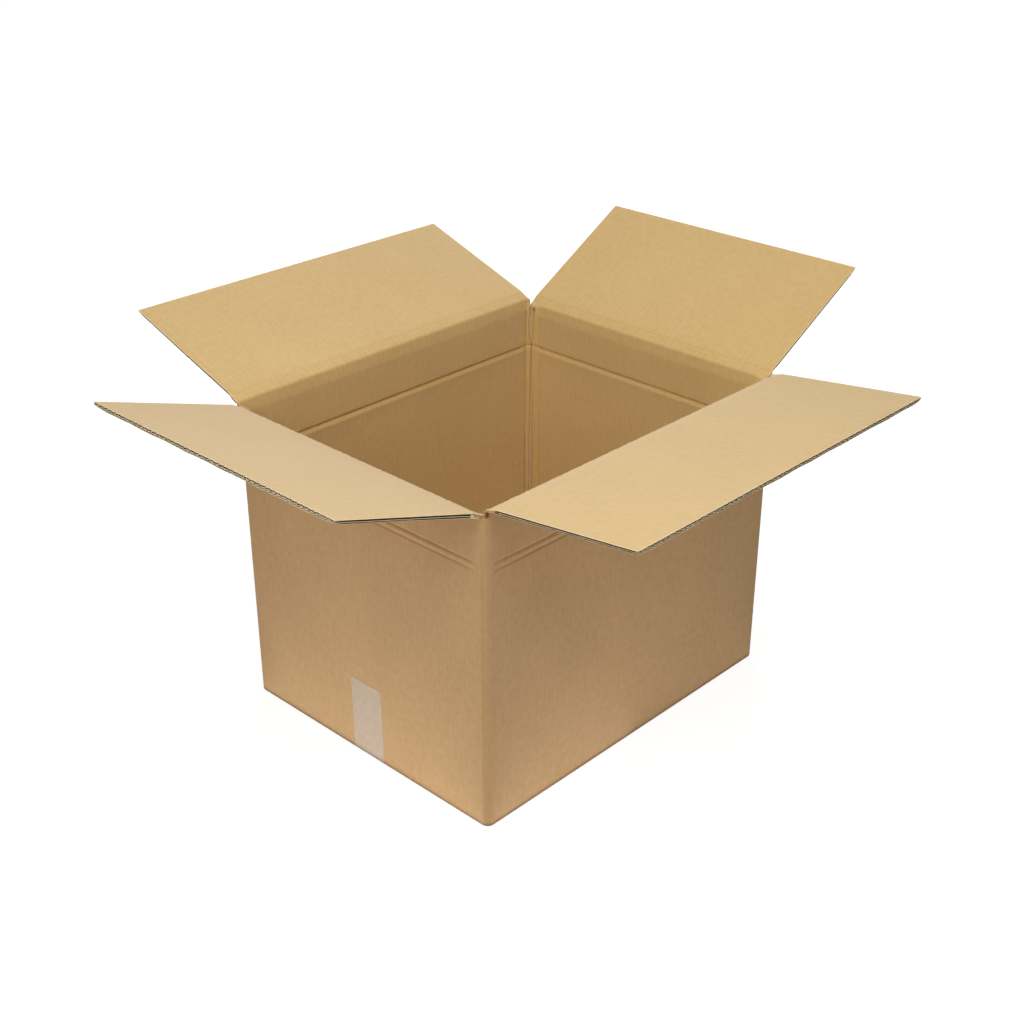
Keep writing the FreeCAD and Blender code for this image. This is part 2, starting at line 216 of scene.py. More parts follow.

========

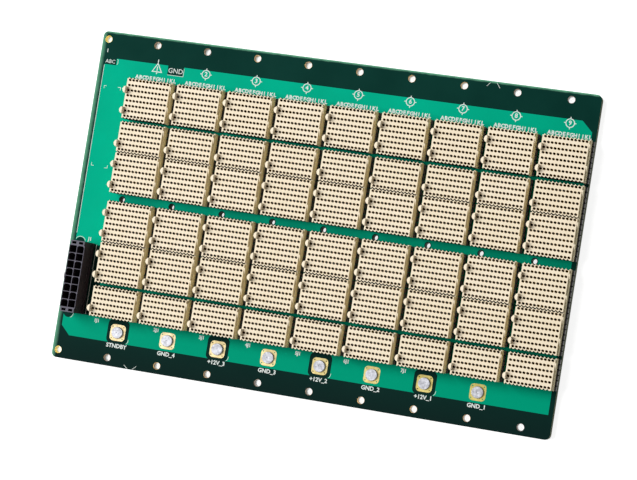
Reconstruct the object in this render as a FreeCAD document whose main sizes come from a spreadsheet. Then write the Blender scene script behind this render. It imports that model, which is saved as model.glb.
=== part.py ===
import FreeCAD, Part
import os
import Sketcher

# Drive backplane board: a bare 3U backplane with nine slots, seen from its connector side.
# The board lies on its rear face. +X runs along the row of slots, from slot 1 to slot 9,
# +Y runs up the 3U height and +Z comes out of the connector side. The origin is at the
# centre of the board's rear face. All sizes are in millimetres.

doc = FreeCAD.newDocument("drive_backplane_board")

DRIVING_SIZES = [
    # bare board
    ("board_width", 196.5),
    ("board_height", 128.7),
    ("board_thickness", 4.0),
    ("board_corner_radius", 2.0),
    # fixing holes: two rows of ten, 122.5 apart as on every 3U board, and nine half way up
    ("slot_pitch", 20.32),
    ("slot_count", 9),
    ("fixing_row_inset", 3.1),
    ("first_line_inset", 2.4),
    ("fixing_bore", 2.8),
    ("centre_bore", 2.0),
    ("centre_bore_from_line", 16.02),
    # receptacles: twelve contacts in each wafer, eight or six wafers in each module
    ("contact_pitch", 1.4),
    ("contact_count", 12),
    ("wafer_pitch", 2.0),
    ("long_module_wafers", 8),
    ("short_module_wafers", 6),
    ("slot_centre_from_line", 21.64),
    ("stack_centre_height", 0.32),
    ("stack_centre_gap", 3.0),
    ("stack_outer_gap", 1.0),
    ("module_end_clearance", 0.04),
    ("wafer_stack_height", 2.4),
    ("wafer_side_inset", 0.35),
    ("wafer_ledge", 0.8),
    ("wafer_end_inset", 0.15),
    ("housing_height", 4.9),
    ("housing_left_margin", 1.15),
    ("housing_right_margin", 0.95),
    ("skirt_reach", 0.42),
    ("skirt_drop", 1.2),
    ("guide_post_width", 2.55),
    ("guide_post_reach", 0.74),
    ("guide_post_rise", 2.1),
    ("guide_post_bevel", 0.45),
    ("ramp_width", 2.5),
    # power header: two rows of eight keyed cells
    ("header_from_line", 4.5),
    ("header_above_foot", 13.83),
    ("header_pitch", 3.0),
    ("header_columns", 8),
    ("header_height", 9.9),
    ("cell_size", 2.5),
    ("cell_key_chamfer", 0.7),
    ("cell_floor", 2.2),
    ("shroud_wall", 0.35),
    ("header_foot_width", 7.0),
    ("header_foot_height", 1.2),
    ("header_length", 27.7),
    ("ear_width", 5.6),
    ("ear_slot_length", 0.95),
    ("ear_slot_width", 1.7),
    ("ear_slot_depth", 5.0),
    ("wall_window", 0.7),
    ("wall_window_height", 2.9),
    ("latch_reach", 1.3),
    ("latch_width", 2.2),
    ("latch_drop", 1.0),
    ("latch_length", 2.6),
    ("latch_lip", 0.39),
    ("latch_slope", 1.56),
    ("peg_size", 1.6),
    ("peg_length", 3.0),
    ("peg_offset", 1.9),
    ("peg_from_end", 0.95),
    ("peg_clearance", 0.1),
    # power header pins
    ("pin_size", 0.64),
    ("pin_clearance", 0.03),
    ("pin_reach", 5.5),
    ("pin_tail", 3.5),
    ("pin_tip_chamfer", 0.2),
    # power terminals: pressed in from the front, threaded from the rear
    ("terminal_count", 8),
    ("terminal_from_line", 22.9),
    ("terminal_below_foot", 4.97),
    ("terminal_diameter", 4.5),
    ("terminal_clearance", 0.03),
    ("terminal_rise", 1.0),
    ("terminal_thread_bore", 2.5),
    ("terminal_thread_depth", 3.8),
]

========

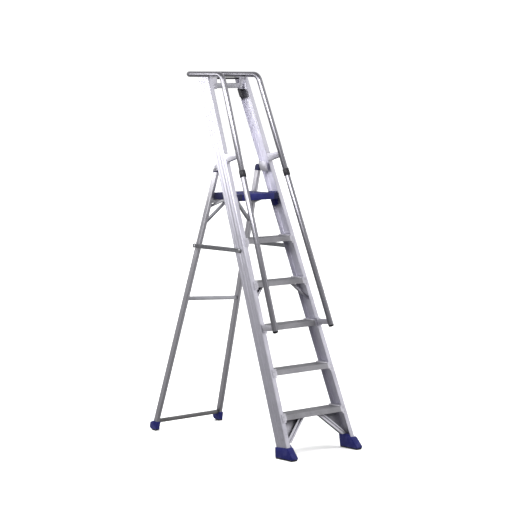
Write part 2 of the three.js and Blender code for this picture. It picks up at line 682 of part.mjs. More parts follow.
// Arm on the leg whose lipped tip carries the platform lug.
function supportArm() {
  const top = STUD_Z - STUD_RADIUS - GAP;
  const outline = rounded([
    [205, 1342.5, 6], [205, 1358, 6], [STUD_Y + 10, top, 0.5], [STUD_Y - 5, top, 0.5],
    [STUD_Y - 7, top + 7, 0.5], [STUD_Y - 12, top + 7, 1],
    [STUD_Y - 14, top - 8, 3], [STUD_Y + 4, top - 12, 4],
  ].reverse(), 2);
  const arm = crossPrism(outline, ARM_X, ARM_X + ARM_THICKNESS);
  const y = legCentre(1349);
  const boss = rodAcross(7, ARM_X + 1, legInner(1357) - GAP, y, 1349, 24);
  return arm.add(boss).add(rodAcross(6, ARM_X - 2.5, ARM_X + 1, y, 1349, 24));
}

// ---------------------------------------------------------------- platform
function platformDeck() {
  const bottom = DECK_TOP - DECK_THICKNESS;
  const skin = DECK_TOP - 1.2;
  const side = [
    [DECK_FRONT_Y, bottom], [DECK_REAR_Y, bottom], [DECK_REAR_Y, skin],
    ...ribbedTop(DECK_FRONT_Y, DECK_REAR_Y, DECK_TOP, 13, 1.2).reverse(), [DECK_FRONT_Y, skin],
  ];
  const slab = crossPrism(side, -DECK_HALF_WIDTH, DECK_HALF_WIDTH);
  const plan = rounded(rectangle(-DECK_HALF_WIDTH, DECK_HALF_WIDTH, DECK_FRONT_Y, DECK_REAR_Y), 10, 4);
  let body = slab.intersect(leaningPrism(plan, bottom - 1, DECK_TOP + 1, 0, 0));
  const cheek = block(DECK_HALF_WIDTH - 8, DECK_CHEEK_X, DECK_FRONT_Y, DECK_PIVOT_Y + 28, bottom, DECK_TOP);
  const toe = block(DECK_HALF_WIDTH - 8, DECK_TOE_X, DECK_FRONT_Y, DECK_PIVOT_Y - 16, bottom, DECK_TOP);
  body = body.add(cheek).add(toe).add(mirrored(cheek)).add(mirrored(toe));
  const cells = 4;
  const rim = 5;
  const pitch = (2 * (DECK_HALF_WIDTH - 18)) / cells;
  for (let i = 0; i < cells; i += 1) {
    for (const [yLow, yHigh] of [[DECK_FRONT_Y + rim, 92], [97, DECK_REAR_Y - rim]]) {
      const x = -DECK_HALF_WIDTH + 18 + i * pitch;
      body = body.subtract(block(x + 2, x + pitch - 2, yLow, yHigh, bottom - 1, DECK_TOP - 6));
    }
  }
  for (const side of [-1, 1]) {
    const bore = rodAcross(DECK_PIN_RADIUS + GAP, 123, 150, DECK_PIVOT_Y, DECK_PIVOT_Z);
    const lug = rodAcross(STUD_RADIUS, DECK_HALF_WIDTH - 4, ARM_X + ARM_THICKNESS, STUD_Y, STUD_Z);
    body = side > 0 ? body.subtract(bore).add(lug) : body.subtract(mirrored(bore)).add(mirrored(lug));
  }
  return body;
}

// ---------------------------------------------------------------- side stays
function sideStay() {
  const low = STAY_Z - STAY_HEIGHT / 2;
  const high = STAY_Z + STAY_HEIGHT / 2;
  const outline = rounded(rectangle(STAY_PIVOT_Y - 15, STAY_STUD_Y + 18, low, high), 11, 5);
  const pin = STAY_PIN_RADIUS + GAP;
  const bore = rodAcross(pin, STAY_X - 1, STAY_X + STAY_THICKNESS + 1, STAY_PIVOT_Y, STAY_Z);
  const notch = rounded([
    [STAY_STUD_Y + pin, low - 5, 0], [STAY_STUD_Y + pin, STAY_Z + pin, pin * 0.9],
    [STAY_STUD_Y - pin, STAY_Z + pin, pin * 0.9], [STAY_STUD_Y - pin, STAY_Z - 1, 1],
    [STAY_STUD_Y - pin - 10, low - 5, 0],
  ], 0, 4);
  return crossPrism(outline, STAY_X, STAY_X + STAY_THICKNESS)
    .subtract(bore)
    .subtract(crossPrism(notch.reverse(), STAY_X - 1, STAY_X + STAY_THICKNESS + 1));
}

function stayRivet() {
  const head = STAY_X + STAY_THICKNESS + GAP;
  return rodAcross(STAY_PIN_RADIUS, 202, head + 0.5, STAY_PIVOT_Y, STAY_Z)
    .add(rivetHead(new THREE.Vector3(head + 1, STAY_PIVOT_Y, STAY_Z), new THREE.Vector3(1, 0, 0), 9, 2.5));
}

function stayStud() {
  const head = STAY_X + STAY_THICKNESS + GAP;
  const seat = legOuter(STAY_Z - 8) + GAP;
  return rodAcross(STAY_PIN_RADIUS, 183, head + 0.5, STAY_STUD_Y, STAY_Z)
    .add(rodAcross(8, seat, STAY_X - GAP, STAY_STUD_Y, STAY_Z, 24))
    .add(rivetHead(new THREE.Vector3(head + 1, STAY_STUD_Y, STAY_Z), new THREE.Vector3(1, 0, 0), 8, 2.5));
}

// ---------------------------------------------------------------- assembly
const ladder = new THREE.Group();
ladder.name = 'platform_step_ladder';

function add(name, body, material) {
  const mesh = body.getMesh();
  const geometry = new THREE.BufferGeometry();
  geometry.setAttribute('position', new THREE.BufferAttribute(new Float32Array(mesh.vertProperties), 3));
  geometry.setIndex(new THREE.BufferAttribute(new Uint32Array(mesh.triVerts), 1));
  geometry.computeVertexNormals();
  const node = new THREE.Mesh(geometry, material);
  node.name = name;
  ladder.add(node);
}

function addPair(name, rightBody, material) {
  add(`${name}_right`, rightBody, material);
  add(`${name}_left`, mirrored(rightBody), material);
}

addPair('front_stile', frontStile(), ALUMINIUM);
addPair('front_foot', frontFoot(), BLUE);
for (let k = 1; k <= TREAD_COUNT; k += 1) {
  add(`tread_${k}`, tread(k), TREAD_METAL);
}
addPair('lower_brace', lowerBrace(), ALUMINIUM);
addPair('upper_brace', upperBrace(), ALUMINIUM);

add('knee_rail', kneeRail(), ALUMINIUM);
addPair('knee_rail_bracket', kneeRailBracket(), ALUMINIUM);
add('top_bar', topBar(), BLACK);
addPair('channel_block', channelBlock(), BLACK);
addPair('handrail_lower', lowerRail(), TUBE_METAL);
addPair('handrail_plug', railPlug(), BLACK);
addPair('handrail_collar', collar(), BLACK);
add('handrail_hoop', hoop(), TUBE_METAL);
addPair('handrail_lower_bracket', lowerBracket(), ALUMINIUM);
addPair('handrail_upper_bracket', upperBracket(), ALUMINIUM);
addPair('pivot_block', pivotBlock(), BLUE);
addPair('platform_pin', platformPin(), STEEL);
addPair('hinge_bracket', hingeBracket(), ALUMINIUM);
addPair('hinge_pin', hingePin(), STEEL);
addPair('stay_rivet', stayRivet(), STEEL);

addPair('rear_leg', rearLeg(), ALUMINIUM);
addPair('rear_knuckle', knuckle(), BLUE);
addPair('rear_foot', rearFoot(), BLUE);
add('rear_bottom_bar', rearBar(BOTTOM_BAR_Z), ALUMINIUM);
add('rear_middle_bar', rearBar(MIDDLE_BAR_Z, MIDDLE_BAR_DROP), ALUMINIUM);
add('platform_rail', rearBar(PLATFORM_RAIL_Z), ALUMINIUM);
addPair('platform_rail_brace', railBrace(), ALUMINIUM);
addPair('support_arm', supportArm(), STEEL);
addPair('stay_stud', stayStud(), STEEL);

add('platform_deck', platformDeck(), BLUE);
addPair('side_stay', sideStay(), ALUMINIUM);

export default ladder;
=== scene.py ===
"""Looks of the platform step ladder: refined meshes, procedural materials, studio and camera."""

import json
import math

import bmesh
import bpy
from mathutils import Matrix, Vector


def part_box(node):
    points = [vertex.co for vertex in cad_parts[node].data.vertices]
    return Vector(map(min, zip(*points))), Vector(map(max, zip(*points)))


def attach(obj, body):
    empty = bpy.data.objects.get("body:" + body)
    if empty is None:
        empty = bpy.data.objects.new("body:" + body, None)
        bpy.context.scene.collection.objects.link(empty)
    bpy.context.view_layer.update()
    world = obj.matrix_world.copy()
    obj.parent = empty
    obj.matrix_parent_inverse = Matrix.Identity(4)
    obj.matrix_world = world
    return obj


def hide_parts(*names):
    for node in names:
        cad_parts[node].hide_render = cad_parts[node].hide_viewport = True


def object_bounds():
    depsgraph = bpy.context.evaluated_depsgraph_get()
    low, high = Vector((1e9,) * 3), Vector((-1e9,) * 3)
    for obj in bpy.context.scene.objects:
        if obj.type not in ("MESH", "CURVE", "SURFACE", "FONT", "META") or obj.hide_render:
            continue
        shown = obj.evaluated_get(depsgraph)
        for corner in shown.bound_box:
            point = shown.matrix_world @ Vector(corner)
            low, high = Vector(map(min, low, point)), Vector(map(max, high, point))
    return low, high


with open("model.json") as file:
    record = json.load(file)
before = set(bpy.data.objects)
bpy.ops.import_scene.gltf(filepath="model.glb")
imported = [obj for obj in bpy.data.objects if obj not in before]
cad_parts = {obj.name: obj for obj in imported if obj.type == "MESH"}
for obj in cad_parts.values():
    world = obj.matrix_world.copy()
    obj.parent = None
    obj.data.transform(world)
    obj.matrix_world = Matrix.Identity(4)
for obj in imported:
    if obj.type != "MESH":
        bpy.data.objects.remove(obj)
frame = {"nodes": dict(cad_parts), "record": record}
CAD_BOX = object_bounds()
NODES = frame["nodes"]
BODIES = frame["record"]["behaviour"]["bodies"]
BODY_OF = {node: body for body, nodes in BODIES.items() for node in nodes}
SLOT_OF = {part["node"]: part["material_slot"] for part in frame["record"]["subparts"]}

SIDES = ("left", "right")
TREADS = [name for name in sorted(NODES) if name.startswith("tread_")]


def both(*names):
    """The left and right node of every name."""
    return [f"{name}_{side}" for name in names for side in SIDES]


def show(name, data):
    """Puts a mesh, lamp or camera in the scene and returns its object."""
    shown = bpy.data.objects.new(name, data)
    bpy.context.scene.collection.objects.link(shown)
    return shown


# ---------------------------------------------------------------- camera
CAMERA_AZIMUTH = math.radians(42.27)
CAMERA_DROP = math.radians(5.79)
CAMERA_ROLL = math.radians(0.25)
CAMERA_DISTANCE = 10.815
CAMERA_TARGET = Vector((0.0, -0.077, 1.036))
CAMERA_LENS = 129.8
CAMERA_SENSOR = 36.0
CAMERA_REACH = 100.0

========

# TASK STATEMENT
Extract every line above that contains the word "before".

# COMPLETE ANSWER
before = set(bpy.data.objects)
imported = [obj for obj in bpy.data.objects if obj not in before]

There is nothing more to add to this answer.